Looking down, there are quotes about the importance of history and heritage, quotes which have been chiseled into big, granite slabs set into the bricking on the ground...and even most of the bricks themselves are chiseled with names of donors to the museum, the biggest and most wealthy of whom have actual brick-sized metal plaques installed into the mortar. Smaller attempts to be remembered by history. The museum itself is the Jefferson Memorial, built in 1914 (with the proceeds from the World's Fair, I'll have you know) with these huge, imposing columns and this gigantic, larger-than-life, seated statue of Thomas Jefferson looming ahead, with a vaulted entry way above your head and the whole while the bagpipes are wailing away, their sound reverberating off all the stone. Just...surreal.

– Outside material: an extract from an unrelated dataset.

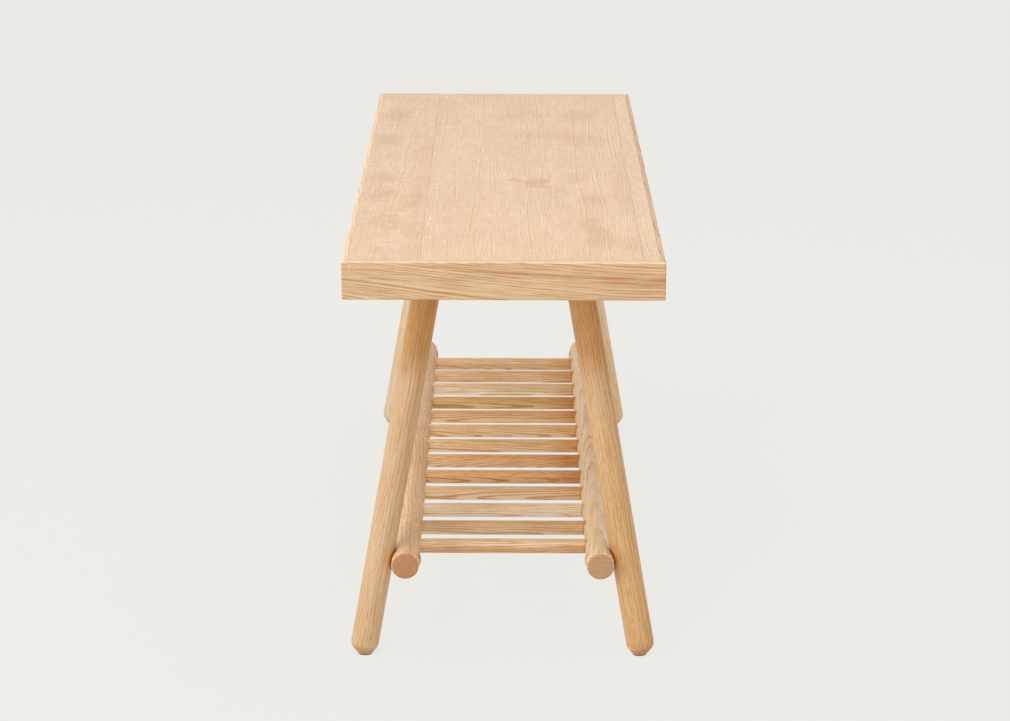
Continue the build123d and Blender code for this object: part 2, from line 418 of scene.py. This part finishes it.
def leg_gap(g, place):
    """Level distance from the surface of the leg in the same quarter of the bench."""
    x, y, z = g.split(place)
    lean = g.times(z, LEG_LEAN)
    across = g.minus(g.math("ABSOLUTE", x), g.minus(LEG_FOOT[0], lean))
    along = g.minus(g.math("ABSOLUTE", y), g.minus(LEG_FOOT[1], lean))
    return round_gap(g, across, along, LEG_RADIUS)


def contact_shade(g, gap, colour):
    """Painted shade: a richer tone where the gap to another piece closes, and a dark crease where they
    touch.
    """
    colour = tinted(g, colour, g.step(gap, 0.0, CONTACT_SHADE_REACH, 1.0, 0.0), GOLD_SHADE_TINT)
    return tinted(g, colour, g.step(gap, 0.0, CREASE_SHADE_REACH, 1.0, 0.0), CREASE_SHADE_TINT)


# Seat top: three leaves with their grain lengthwise. Stains are X, Y, half width, half length, strength.

LEAF_JOINT = 0.0014
LEAF_JOINT_STRENGTH = 0.7
LEFT_STAINS = (
    (-0.138, 0.339, 0.026, 0.060, 0.50),
    (-0.142, 0.167, 0.026, 0.054, 0.50),
    (-0.145, -0.068, 0.024, 0.044, 0.45),
    (-0.135, -0.164, 0.022, 0.054, 0.50),
    (-0.104, -0.190, 0.018, 0.060, 0.45),
    (-0.130, -0.306, 0.022, 0.060, 0.40),
    (-0.098, 0.060, 0.018, 0.260, 0.25),
    (-0.096, -0.380, 0.018, 0.160, 0.25),
)
CENTRE_STAINS = (
    (0.099, 0.164, 0.038, 0.050, 0.5),
    (0.092, 0.330, 0.032, 0.060, 0.45),
    (0.088, -0.065, 0.024, 0.050, 0.4),
    (0.101, -0.188, 0.022, 0.050, 0.4),
    (0.105, -0.383, 0.020, 0.070, 0.5),
    (0.094, -0.319, 0.020, 0.050, 0.4),
    (0.134, -0.416, 0.018, 0.050, 0.4),
    (0.060, 0.200, 0.070, 0.040, 0.3),
    (0.020, 0.330, 0.050, 0.050, 0.3),
    (0.135, -0.150, 0.016, 0.170, 0.3),
)
# Strokes of the small knot: from X, Y to X, Y, reach across and along the bench, strength
KNOT_STROKES = (
    (0.007, -0.073, 0.028, -0.096, 0.0030, 0.012, 0.8),
    (0.026, -0.112, 0.053, -0.119, 0.0030, 0.009, 0.6),
    (0.053, -0.119, 0.068, -0.129, 0.0020, 0.007, 0.3),
    (0.047, -0.094, 0.0535, -0.048, 0.0022, 0.010, 0.6),
    (0.0135, -0.040, 0.0135, -0.070, 0.0032, 0.012, 0.35),
)
KNOT_SHADE = (0.038, -0.088, 0.017, 0.030)
KNOT_SHADE_STRENGTH = 0.75
KNOT_SWELL = (0.033, -0.080, 0.055, 0.150)
KNOT_LIFT = 0.006
FLECKS = (
    (-0.0815, -0.285, 0.0014, 0.014, 0.60),
    (-0.0828, -0.311, 0.0011, 0.012, 0.50),
)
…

So while my kid was in class, I learned a bit of St. Louis history. Now...for those who are uninitiated, the 1904 World's Fair was held in St. Louis. You cannot go for more than a couple of weeks here without hearing all about it, too. Native St. Louisians seem to focus their obsessive energy on two obscurities: 1) What high school everyone attended (apparently this allows them to pigeon-hole and categorize your social status, income levels, and relative intelligence instantaneously) and 2) the 1904 World's Fair.

Just merely MENTIONING the World's Fair will bring up all kinds of stories you never wanted to hear...whose great-grandparents went to the thing and who has the rarest souvenir and...oh my. It's really a point of pride for some folks.

I have never understood this in the least. My attitude, in fact, has pretty much been ''Get Over It!'' It did end, after all, more than 100 years ago.

I think learning the context of the thing helped out some.

St. Louis was not a great place to live back in the day. We as a nation, of course, made the Lousiana Purchase in 1803, (and no history book I ever read in school pointed this out, and neither did the museum, but...) mainly out of fear of France and the political whims of a somewhat short little man with a funny hat named Napoleon. Forget 'Manifest Destiny' and all that crap, that was cover for our desire NOT to become a colony of France just 25 years after winning our independence from the British. OK, so we gather up the Lewis and Clark team (who hate each other...also not mentioned by the scrubbed history books) and their lackeys to go figure out what the heck we just bought. Fast-forward.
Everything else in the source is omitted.